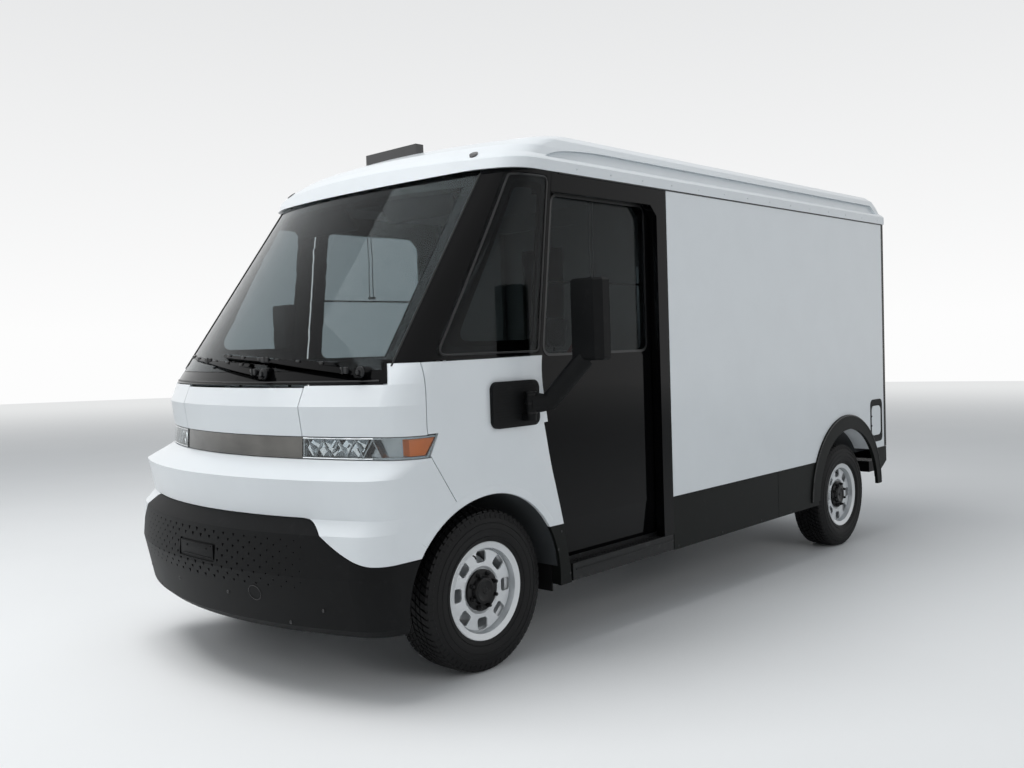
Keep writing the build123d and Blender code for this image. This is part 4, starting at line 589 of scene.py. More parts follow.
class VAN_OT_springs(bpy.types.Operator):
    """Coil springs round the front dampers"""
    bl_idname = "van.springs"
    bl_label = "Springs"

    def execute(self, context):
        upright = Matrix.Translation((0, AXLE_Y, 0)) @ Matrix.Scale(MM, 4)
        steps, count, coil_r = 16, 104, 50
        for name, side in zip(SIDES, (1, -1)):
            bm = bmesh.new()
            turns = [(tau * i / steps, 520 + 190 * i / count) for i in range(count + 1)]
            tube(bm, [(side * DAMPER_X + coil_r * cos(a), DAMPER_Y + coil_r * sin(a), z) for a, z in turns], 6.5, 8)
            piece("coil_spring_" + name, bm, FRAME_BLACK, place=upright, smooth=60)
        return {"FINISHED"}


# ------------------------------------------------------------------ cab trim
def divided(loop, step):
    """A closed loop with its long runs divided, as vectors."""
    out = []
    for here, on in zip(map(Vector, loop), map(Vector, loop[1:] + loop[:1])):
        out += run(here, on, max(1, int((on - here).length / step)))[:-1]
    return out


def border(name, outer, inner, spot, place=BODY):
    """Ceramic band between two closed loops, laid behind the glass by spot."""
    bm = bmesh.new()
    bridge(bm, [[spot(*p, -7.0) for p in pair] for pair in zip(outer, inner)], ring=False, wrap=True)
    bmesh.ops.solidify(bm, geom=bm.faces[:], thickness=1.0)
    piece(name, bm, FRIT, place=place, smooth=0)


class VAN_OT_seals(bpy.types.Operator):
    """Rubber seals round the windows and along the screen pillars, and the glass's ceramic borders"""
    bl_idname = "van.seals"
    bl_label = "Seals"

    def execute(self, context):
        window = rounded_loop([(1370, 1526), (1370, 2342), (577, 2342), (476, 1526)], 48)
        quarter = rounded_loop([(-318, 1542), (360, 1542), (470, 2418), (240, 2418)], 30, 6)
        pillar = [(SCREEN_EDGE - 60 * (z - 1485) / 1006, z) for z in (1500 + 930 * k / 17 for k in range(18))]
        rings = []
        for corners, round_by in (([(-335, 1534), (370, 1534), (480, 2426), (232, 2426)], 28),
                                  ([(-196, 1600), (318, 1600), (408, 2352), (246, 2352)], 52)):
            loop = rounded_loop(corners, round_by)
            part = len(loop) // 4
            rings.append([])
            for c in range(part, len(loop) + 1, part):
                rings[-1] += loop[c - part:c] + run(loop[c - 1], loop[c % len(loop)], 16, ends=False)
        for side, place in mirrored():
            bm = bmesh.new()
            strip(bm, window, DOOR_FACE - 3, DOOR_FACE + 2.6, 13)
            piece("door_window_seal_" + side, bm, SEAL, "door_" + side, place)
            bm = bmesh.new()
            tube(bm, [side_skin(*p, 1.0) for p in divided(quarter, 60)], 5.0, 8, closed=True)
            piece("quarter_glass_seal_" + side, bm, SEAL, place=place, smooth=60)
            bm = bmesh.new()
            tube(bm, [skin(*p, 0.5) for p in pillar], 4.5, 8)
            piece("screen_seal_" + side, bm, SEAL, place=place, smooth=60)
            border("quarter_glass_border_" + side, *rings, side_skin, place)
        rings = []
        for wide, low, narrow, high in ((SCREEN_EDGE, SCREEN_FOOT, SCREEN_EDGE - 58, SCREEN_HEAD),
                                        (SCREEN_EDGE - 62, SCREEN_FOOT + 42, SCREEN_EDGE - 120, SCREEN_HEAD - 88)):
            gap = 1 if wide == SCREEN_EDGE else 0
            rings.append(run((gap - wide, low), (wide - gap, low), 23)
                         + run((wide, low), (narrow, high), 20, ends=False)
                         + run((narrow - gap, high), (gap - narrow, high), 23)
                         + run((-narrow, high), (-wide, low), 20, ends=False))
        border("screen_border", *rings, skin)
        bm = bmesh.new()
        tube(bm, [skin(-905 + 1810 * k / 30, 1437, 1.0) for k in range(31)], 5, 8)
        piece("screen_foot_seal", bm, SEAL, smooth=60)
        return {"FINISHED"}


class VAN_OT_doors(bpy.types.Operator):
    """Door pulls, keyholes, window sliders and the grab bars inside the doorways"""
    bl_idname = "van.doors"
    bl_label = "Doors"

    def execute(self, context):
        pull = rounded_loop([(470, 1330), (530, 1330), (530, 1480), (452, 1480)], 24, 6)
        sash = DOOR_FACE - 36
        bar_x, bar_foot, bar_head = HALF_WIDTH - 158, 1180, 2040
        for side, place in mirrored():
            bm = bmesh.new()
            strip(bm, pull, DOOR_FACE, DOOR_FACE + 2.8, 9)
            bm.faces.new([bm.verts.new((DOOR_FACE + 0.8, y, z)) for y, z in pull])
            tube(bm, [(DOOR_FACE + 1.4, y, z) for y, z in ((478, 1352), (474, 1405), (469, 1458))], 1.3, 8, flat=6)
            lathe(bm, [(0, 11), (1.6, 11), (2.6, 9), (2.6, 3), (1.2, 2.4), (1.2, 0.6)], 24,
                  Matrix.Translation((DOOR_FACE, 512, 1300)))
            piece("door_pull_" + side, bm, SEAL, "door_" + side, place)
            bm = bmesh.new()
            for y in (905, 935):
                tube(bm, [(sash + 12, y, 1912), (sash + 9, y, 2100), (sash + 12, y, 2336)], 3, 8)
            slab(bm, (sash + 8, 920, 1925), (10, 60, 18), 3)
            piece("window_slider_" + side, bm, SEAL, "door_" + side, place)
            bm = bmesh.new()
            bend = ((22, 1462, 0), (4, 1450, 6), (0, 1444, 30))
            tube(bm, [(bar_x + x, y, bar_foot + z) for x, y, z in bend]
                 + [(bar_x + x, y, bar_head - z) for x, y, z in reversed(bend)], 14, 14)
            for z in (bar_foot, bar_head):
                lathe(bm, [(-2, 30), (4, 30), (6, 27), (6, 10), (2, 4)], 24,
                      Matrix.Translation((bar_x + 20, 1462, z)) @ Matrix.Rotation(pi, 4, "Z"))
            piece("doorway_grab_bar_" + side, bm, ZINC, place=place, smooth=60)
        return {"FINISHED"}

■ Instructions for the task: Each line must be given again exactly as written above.

■ Full response:
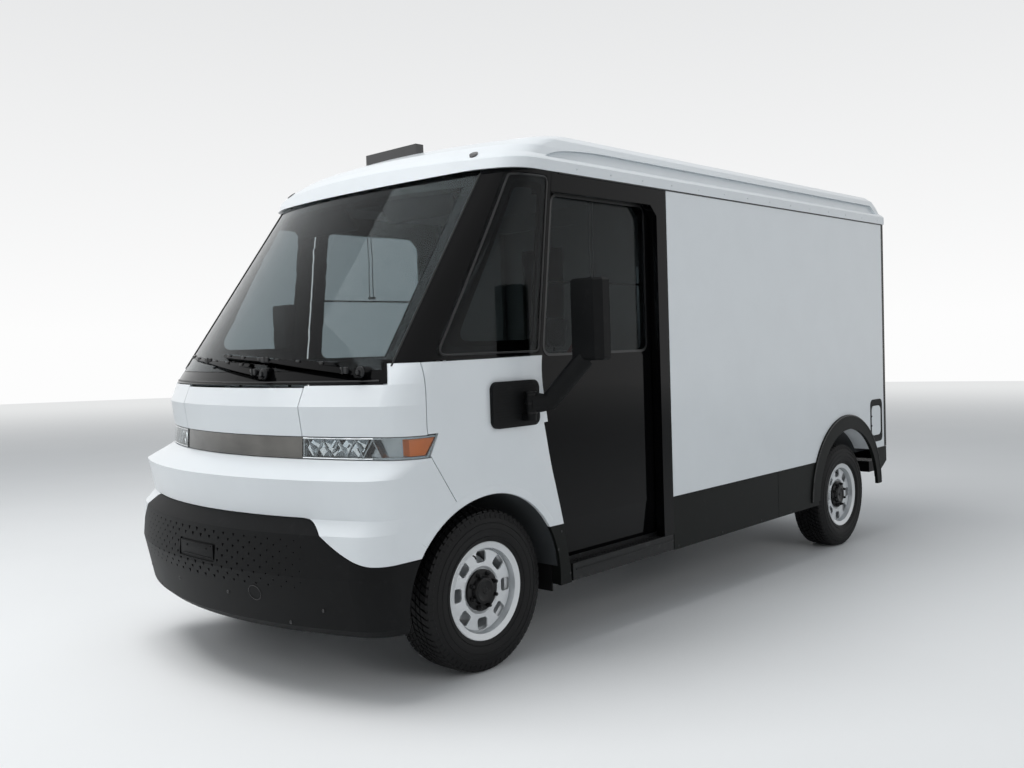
Keep writing the build123d and Blender code for this image. This is part 4, starting at line 589 of scene.py. More parts follow.
class VAN_OT_springs(bpy.types.Operator):
    """Coil springs round the front dampers"""
    bl_idname = "van.springs"
    bl_label = "Springs"

    def execute(self, context):
        upright = Matrix.Translation((0, AXLE_Y, 0)) @ Matrix.Scale(MM, 4)
        steps, count, coil_r = 16, 104, 50
        for name, side in zip(SIDES, (1, -1)):
            bm = bmesh.new()
            turns = [(tau * i / steps, 520 + 190 * i / count) for i in range(count + 1)]
            tube(bm, [(side * DAMPER_X + coil_r * cos(a), DAMPER_Y + coil_r * sin(a), z) for a, z in turns], 6.5, 8)
            piece("coil_spring_" + name, bm, FRAME_BLACK, place=upright, smooth=60)
        return {"FINISHED"}


# ------------------------------------------------------------------ cab trim
def divided(loop, step):
    """A closed loop with its long runs divided, as vectors."""
    out = []
    for here, on in zip(map(Vector, loop), map(Vector, loop[1:] + loop[:1])):
        out += run(here, on, max(1, int((on - here).length / step)))[:-1]
    return out


def border(name, outer, inner, spot, place=BODY):
    """Ceramic band between two closed loops, laid behind the glass by spot."""
    bm = bmesh.new()
    bridge(bm, [[spot(*p, -7.0) for p in pair] for pair in zip(outer, inner)], ring=False, wrap=True)
    bmesh.ops.solidify(bm, geom=bm.faces[:], thickness=1.0)
    piece(name, bm, FRIT, place=place, smooth=0)


class VAN_OT_seals(bpy.types.Operator):
    """Rubber seals round the windows and along the screen pillars, and the glass's ceramic borders"""
    bl_idname = "van.seals"
    bl_label = "Seals"

    def execute(self, context):
        window = rounded_loop([(1370, 1526), (1370, 2342), (577, 2342), (476, 1526)], 48)
        quarter = rounded_loop([(-318, 1542), (360, 1542), (470, 2418), (240, 2418)], 30, 6)
        pillar = [(SCREEN_EDGE - 60 * (z - 1485) / 1006, z) for z in (1500 + 930 * k / 17 for k in range(18))]
        rings = []
        for corners, round_by in (([(-335, 1534), (370, 1534), (480, 2426), (232, 2426)], 28),
                                  ([(-196, 1600), (318, 1600), (408, 2352), (246, 2352)], 52)):
            loop = rounded_loop(corners, round_by)
            part = len(loop) // 4
            rings.append([])
            for c in range(part, len(loop) + 1, part):
                rings[-1] += loop[c - part:c] + run(loop[c - 1], loop[c % len(loop)], 16, ends=False)
        for side, place in mirrored():
            bm = bmesh.new()
            strip(bm, window, DOOR_FACE - 3, DOOR_FACE + 2.6, 13)
            piece("door_window_seal_" + side, bm, SEAL, "door_" + side, place)
            bm = bmesh.new()
            tube(bm, [side_skin(*p, 1.0) for p in divided(quarter, 60)], 5.0, 8, closed=True)
            piece("quarter_glass_seal_" + side, bm, SEAL, place=place, smooth=60)
            bm = bmesh.new()
            tube(bm, [skin(*p, 0.5) for p in pillar], 4.5, 8)
            piece("screen_seal_" + side, bm, SEAL, place=place, smooth=60)
            border("quarter_glass_border_" + side, *rings, side_skin, place)
        rings = []
        for wide, low, narrow, high in ((SCREEN_EDGE, SCREEN_FOOT, SCREEN_EDGE - 58, SCREEN_HEAD),
                                        (SCREEN_EDGE - 62, SCREEN_FOOT + 42, SCREEN_EDGE - 120, SCREEN_HEAD - 88)):
            gap = 1 if wide == SCREEN_EDGE else 0
            rings.append(run((gap - wide, low), (wide - gap, low), 23)
                         + run((wide, low), (narrow, high), 20, ends=False)
                         + run((narrow - gap, high), (gap - narrow, high), 23)
                         + run((-narrow, high), (-wide, low), 20, ends=False))
        border("screen_border", *rings, skin)
        bm = bmesh.new()
        tube(bm, [skin(-905 + 1810 * k / 30, 1437, 1.0) for k in range(31)], 5, 8)
        piece("screen_foot_seal", bm, SEAL, smooth=60)
        return {"FINISHED"}


class VAN_OT_doors(bpy.types.Operator):
    """Door pulls, keyholes, window sliders and the grab bars inside the doorways"""
    bl_idname = "van.doors"
    bl_label = "Doors"

    def execute(self, context):
        pull = rounded_loop([(470, 1330), (530, 1330), (530, 1480), (452, 1480)], 24, 6)
        sash = DOOR_FACE - 36
        bar_x, bar_foot, bar_head = HALF_WIDTH - 158, 1180, 2040
        for side, place in mirrored():
            bm = bmesh.new()
            strip(bm, pull, DOOR_FACE, DOOR_FACE + 2.8, 9)
            bm.faces.new([bm.verts.new((DOOR_FACE + 0.8, y, z)) for y, z in pull])
            tube(bm, [(DOOR_FACE + 1.4, y, z) for y, z in ((478, 1352), (474, 1405), (469, 1458))], 1.3, 8, flat=6)
            lathe(bm, [(0, 11), (1.6, 11), (2.6, 9), (2.6, 3), (1.2, 2.4), (1.2, 0.6)], 24,
                  Matrix.Translation((DOOR_FACE, 512, 1300)))
            piece("door_pull_" + side, bm, SEAL, "door_" + side, place)
            bm = bmesh.new()
            for y in (905, 935):
                tube(bm, [(sash + 12, y, 1912), (sash + 9, y, 2100), (sash + 12, y, 2336)], 3, 8)
            slab(bm, (sash + 8, 920, 1925), (10, 60, 18), 3)
            piece("window_slider_" + side, bm, SEAL, "door_" + side, place)
            bm = bmesh.new()
            bend = ((22, 1462, 0), (4, 1450, 6), (0, 1444, 30))
            tube(bm, [(bar_x + x, y, bar_foot + z) for x, y, z in bend]
                 + [(bar_x + x, y, bar_head - z) for x, y, z in reversed(bend)], 14, 14)
            for z in (bar_foot, bar_head):
                lathe(bm, [(-2, 30), (4, 30), (6, 27), (6, 10), (2, 4)], 24,
                      Matrix.Translation((bar_x + 20, 1462, z)) @ Matrix.Rotation(pi, 4, "Z"))
            piece("doorway_grab_bar_" + side, bm, ZINC, place=place, smooth=60)
        return {"FINISHED"}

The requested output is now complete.